I found this information about ozoni styles from different regions in Japan:

Source: Honpa Honganji Hawaii Betsuin: Favorite Island Cookery Book 5, 1989.

:laugh:

Kanto District:

Soup: Sumashi Jiru (Clear soup)

Mochi: Kaku mochi, broiled

Other ingredients: Chicken, kamaboko, carrots, komatsuna, mitsuba, shiitake, koimo, daikon, chikuwa, horenso, gobo, hasu, kanpyo (tied in knots), kezuribushi, nori, mizuna.

Ingredients are boiled separately.

Tohoku District

Soup: Sumashi Jiru

Mochi: Kaku mochi, broiled; Fukushima: fresh mochi is torn up and put in soup.
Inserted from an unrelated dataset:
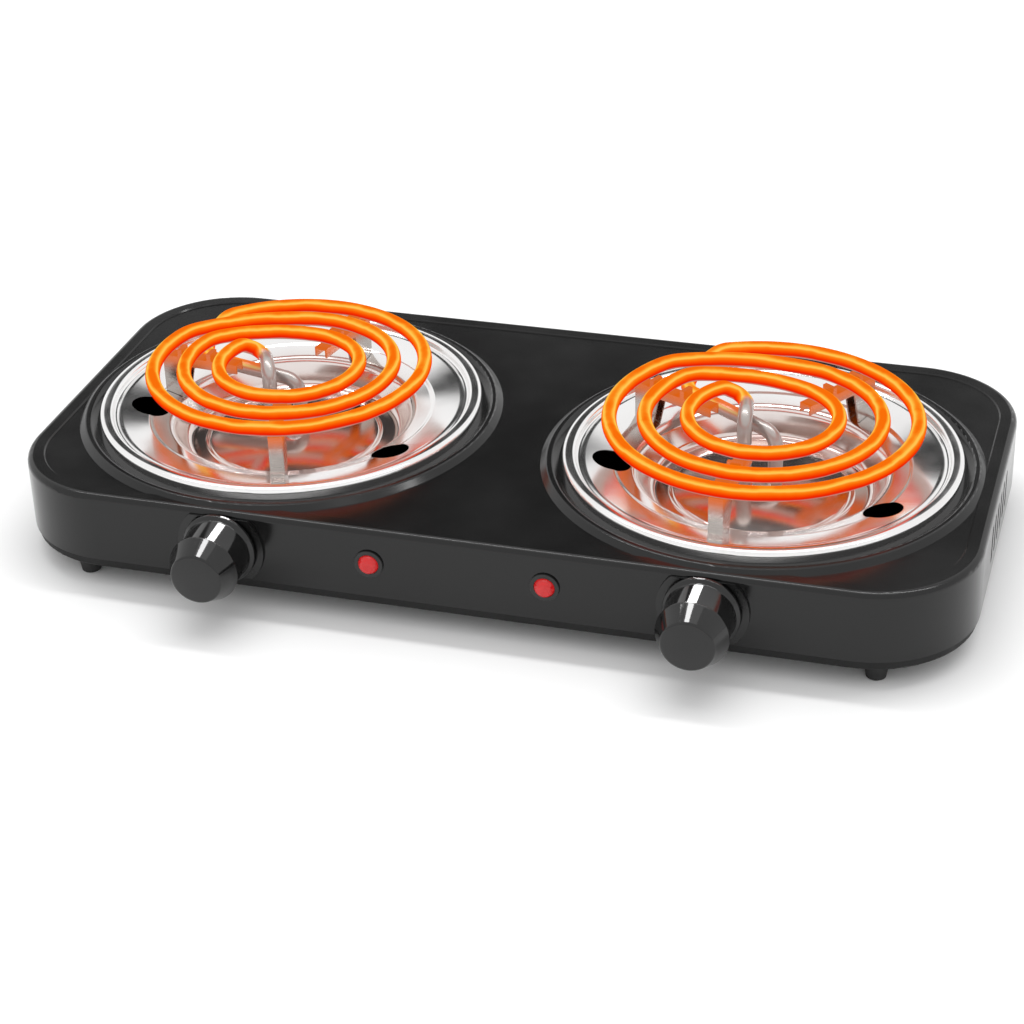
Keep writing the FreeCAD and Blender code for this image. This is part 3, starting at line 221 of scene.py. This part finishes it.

Other ingredients: Chicken, gobo, koya dofu, carrots, komatsuna, salmon, zenmai, warabi, fuki, watercress, sasatakenoko, kamaboko, ikura, daikon, kaki (oyster), aburage, imogara, koimo.
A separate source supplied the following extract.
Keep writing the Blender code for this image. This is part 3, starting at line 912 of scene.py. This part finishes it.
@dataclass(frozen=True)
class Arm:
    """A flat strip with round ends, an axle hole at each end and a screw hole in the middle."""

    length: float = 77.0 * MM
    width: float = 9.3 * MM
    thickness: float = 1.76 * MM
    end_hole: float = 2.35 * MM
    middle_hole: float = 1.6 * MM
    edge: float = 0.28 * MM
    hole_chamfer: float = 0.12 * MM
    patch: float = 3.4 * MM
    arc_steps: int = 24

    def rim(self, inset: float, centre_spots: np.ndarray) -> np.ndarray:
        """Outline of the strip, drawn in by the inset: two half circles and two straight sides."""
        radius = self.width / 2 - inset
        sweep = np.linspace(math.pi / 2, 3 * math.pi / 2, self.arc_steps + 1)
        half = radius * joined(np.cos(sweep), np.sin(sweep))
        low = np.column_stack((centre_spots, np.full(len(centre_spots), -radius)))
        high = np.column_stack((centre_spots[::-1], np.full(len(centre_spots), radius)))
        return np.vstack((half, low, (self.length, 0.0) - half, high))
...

Seafood is used alot because of its abundance in these areas.

Chubu District:

Soup: Sumashi Jiru, except in Fukui where aka (red) miso is used.
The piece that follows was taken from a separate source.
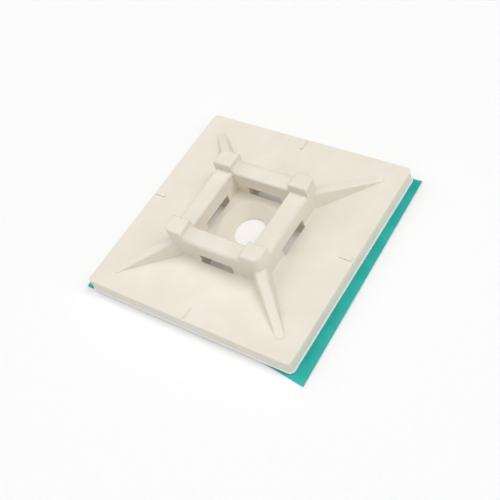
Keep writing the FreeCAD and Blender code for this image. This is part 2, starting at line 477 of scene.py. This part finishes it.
def film_point(column, row):
    """A point of the film's upper face."""
    share = (column - back_left[0]) / (front_right[0] - back_left[0])
    right = between(front_right[0], back_right[0], row)
    x = between(back_left[0], right, share)
    y = between(front_edge(x), back_left[1], row)
    free = max(x - tape_high.x, tape_low.x - x, y - tape_high.y, tape_low.y - y, 0)
    wave = gentle_wave(Vector((x, y, 0)), RIPPLE_LENGTH)
    lift = RIPPLE * wave * min(free / RIPPLE_START, 1) ** 2
    return Vector((x, y, film_high.z + lift))


def release_film_piece():
    """The film as one closed mesh of two layers and four edges."""
    thick = film_high.z - film_low.z
    body = bmesh.new()
    upper = [[body.verts.new(film_point(column, row)) for column in columns] for row in rows]
    lower = [[body.verts.new(v.co - Vector((0, 0, thick))) for v in line] for line in upper]
    for j in range(len(rows) - 1):
        for i in range(len(columns) - 1):
            body.faces.new((upper[j][i], upper[j][i + 1], upper[j + 1][i + 1], upper[j + 1][i]))
            body.faces.new((lower[j][i], lower[j + 1][i], lower[j + 1][i + 1], lower[j][i + 1]))
    for j in range(len(rows) - 1):
        body.faces.new((upper[j][0], upper[j + 1][0], lower[j + 1][0], lower[j][0]))
        body.faces.new((upper[j + 1][-1], upper[j][-1], lower[j][-1], lower[j + 1][-1]))
    for i in range(len(columns) - 1):
        body.faces.new((upper[0][i + 1], upper[0][i], lower[0][i], lower[0][i + 1]))
        body.faces.new((upper[-1][i], upper[-1][i + 1], lower[-1][i + 1], lower[-1][i]))
    return finished_piece("release_film_sheet", body)


film = release_film_piece()
print("film faces:", len(film.data.polygons))

# %% [markdown]
# The film is tinted through, and coated on the tape's side with a slippery silicone layer that
# gives it a soft gloss. Drawing the film leaves faint streaks along one direction. An even noise
# would look like orange peel, so the position is squeezed along that direction first, which
# draws the grains of the noise out into streaks.

# %% Teal film
TEAL = (0.015, 0.41, 0.36)
TEAL_LIGHT = (0.024, 0.465, 0.41)
TEAL_GLOW = (0.3, 1.0, 0.9)
SLIPPERY = (0.3, 0.42)
DRAWN_ALONG_Y = (1.0, 0.12, 1.0)
STREAK_MM = 0.35
STREAK_DEPTH_MM = 0.004
HAZE_MM = 2.2


def squeezed(tree, position, shares):
    """The position with each axis multiplied by its share."""
    step = tree.nodes.new("ShaderNodeVectorMath")
    step.operation = "MULTIPLY"
    step.inputs[1].default_value = shares
    tree.links.new(position, step.inputs[0])
    return step.outputs[0]


def film_finish():
    """The film's finish: hazy teal with a soft gloss and fine streaks."""
    material, tree, shader, position = start_material("teal_film")
    streaks = grain(tree, squeezed(tree, position, DRAWN_ALONG_Y), STREAK_MM, detail=2)
    haze = grain(tree, position, HAZE_MM, detail=2)
    colour = tones(tree, haze, (0.35, TEAL), (0.65, TEAL_LIGHT))
    tree.links.new(colour, shader.inputs["Base Color"])
    tree.links.new(spread(tree, streaks, *SLIPPERY), shader.inputs["Roughness"])
    let_light_in(shader, weight=0.15, reach=TEAL_GLOW, reach_mm=0.3)
    shader.inputs["Specular IOR Level"].default_value = 0.25
    shader.inputs["Coat Weight"].default_value = 0.08
    shader.inputs["Coat Roughness"].default_value = 0.25
    bumps(tree, shader, (streaks, STREAK_DEPTH_MM))
    return material


film.data.materials.append(film_finish())
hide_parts("release_film")
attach(film, "root")
print("film in", film.data.materials[0].name)

# %% [markdown]
# The ground is a plain white sheet, far larger than the view, so that no edge of it shows. It
# lies a hair above the film's underside. From above nobody can tell, and from below the
# underside of the film stays in view instead of being hidden in the sheet.

# %% Floor
FLOOR_HALF = 1.5
FLOOR_HIGH = 0.002 * MM
PAPER = (0.92, 0.92, 0.92)
PAPER_PALE = (0.935, 0.935, 0.935)
FIBRE_MM = 0.4


def white_floor():
    """A white paper floor, which isn't part of the object."""
    mesh = bpy.data.meshes.new("floor")
    quarters = ((-1, -1), (1, -1), (1, 1), (-1, 1))
    corners_at = [(x * FLOOR_HALF, y * FLOOR_HALF, FLOOR_HIGH) for x, y in quarters]
    mesh.from_pydata(corners_at, [], [(0, 1, 2, 3)])
    floor = bpy.data.objects.new("floor", mesh)
    bpy.context.scene.collection.objects.link(floor)
    material, tree, shader, position = start_material("white_paper")
    fibres = grain(tree, position, FIBRE_MM, detail=3)
    tree.links.new(tones(tree, fibres, (0.3, PAPER), (0.7, PAPER_PALE)), shader.inputs["Base Color"])
    shader.inputs["Roughness"].default_value = 0.9
    mesh.materials.append(material)


white_floor()
print("floor side, m:", 2 * FLOOR_HALF)

# %% [markdown]
# The photo is a bright product shot. Its key light is a soft box high on the right and a little
# behind, which throws a soft shadow to the left of the frame and reaches the tape at the bottom
# of the side windows. A weaker one stands beside it, a little in front. Wider soft boxes on the
# left, overhead, low on the right and low in front fill the shadows, and keep the front faces
# only a shade darker than the right-hand ones. Area lamps would fall off over the floor, so each
# soft box is a sun lamp with a wide angle. One more stands under the sheet, and lights only the
# underside, for anyone who turns the view that way.

# %% Lights
def soft_sun(name, comes_from, strength, width_degrees):
    """A wide, soft light from a direction, given as a vector that points at the light."""
    data = bpy.data.lights.new(name, "SUN")
    data.energy = strength
    data.angle = math.radians(width_degrees)
    lamp = bpy.data.objects.new(name, data)
    lamp.rotation_euler = Vector(comes_from).to_track_quat("Z", "Y").to_euler()
    bpy.context.scene.collection.objects.link(lamp)


soft_sun("key_right_and_behind", (0.50, 0.29, 0.82), 1.08, 30)
soft_sun("right_and_in_front", (0.50, -0.29, 0.82), 0.22, 30)
soft_sun("overhead", (0.0, 0.03, 1.0), 0.6, 60)
soft_sun("left", (-0.71, 0.0, 0.71), 1.2, 60)
soft_sun("low_right", (0.91, 0.0, 0.42), 0.54, 40)
soft_sun("low_front", (0.0, -0.91, 0.42), 0.6, 60)
soft_sun("under_the_floor", (0.3, -0.3, -0.9), 2.6, 60)

# %% [markdown]
# The soft boxes stand in a white room. A room bright enough to look white would also fill every
# shadow, so it is two rooms in one: what the camera sees is nearly white, and what lights the
# object is about a tenth of that. The plain view transform keeps the white of the sheet white.

# %% The white room
ROOM_LIGHT = 0.1
ROOM_WHITE = 0.98


def white_room():
    """A white room, which looks fully white behind the floor and lights the object faintly."""
    room = bpy.data.worlds.new("white_room")
    room.use_nodes = True
    nodes = room.node_tree.nodes
    links = room.node_tree.links
    seen = nodes.new("ShaderNodeBackground")
    rays = nodes.new("ShaderNodeLightPath")
    either = nodes.new("ShaderNodeMixShader")
    faint = nodes["Background"]
    for background, strength in ((faint, ROOM_LIGHT), (seen, ROOM_WHITE)):
        background.inputs["Color"].default_value = (1, 1, 1, 1)
        background.inputs["Strength"].default_value = strength
    links.new(rays.outputs["Is Camera Ray"], either.inputs["Fac"])
    links.new(faint.outputs[0], either.inputs[1])
    links.new(seen.outputs[0], either.inputs[2])
    links.new(either.outputs[0], nodes["World Output"].inputs["Surface"])
    bpy.context.scene.world = room


white_room()
bpy.context.scene.view_settings.view_transform = "Standard"
print("room:", bpy.context.scene.world.name)

# %% [markdown]
# The camera stands where the photo's stood: in front and to the right, looking down at about
# fifty degrees, and rolled, because the photo shows the mount tipped to the left. Its place was
# worked out from the base's corners in the photo. It could be aimed by three angles, but a place
# and a point to look at are easier to read and to change, and leave only the roll as an angle.

# %% Camera
CAMERA_PLACE = Vector((52.43, -44.27, 79.62)) * MM
CAMERA_AIM = Vector((0.871, -1.881, 0.0)) * MM
CAMERA_ROLL_DEGREES = -23.155
LENS_MM = 64.68
SENSOR_MM = 36
NEAREST_SEEN = 1 * MM


def photo_camera():
    """The camera at the photo's place, aimed and rolled as the photo's was."""
    data = bpy.data.cameras.new("photo_camera")
    data.sensor_width = SENSOR_MM
    data.lens = LENS_MM
    data.clip_start = NEAREST_SEEN
    camera = bpy.data.objects.new("photo_camera", data)
    level = (CAMERA_AIM - CAMERA_PLACE).to_track_quat("-Z", "Y").to_matrix().to_4x4()
    roll = Matrix.Rotation(math.radians(CAMERA_ROLL_DEGREES), 4, "Z")
    camera.matrix_world = Matrix.Translation(CAMERA_PLACE) @ level @ roll
    bpy.context.scene.collection.objects.link(camera)
    bpy.context.scene.camera = camera


photo_camera()
print("camera distance, mm:", round((CAMERA_PLACE - CAMERA_AIM).length / MM, 1))

# %% [markdown]
# A finish must not change the size of the part. What shows now stands past the box of the solids
# only at the back, where the tape's bead stands a few hundredths of a millimetre past the film.

# %% Bring the scene up to date
bpy.context.view_layer.update()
Mochi: Kaku mochi, broiled - Nagano, Niigata, Yamanashi;

Kaku mochi, boiled - Aichi, Gifu, Ishikawa, Shizuoka, Toyama.

Maru mochi boiled in soup - Fukui

Other ingredients: yaki dofu, daikon, konnyaku, ikura, koimo, buri, green onion, tofu, carrots, hakusai, kobumaki, iwashi no surimi, watercress, kezuribushi, komatsuna, chicken, nishime konbu, aburage.

Most of these areas cook the vegetables in the sumashi jiro and add mochi. When mochi is cooked, serve it with vegetables and cooked seafood as condiments.

Kinki District

Soup: red (aka) or white (shiro) miso is generally used except in Kita (north) Hyogo where sumashi jiru is prepared.

Mochi: Maru mochi, boiled

Other ingredients: Hamaguri, daikon, koimo, komatsuna, kashira imo, kezuribushi, carrots, kamaboko, yaki dofu, mitsuba, chicken, mizuna, gobo, konbu, yamaimo, tofu, shingiku.

Chugoku District

Soup: Sumashi jiru

Mochi: Maru mochi, boiled

Other ingredients: Shioburi, daikon, horenso, oyster, carrots, koimo, watercress, kokabu, kamaboko, iwa hagi nori, kezuribushi, konbu, anago, ko ebi, shiitake.

Iwa hagi nori, kezuribushi, Iriko, or buri is used for soup base.

Shimane's specialty is serving wasabi with the soup.

Tottori: Zenzai with mochi is eaten instead of ozoni.

Shikoku

Soup: red (aka) or white (shiro) miso and sumashi jiru.

Mochi: Maru mochi, an mochi, kaku mochi, boiled

Other ingredients: Daikon, koimo, carrots, tofu, buri, komatsuna, chicken, kamaboko, mizuna, shiitake, anago, usuyaki (sliced thinly) tamago.

Kagawa uses an mochi; buri is specialty in Southern Tokushima, Kochi uses various methods (West- Kanto style; East- fish ara as dashi); Ehime uses bright colored garnish.

Kyushu

Soup: Sumashi jiru and shiromiso shiru

Mochi: Maru mochi, boiled

Other ingredients: buri, daikon, yaki dofu, shiitake, makina, green onion, koimo, bean sprouts, chicken, surume, konbu, komatsuna, kuwai, kamaboko, gobo, mizuna, whole dried prawns, carrots.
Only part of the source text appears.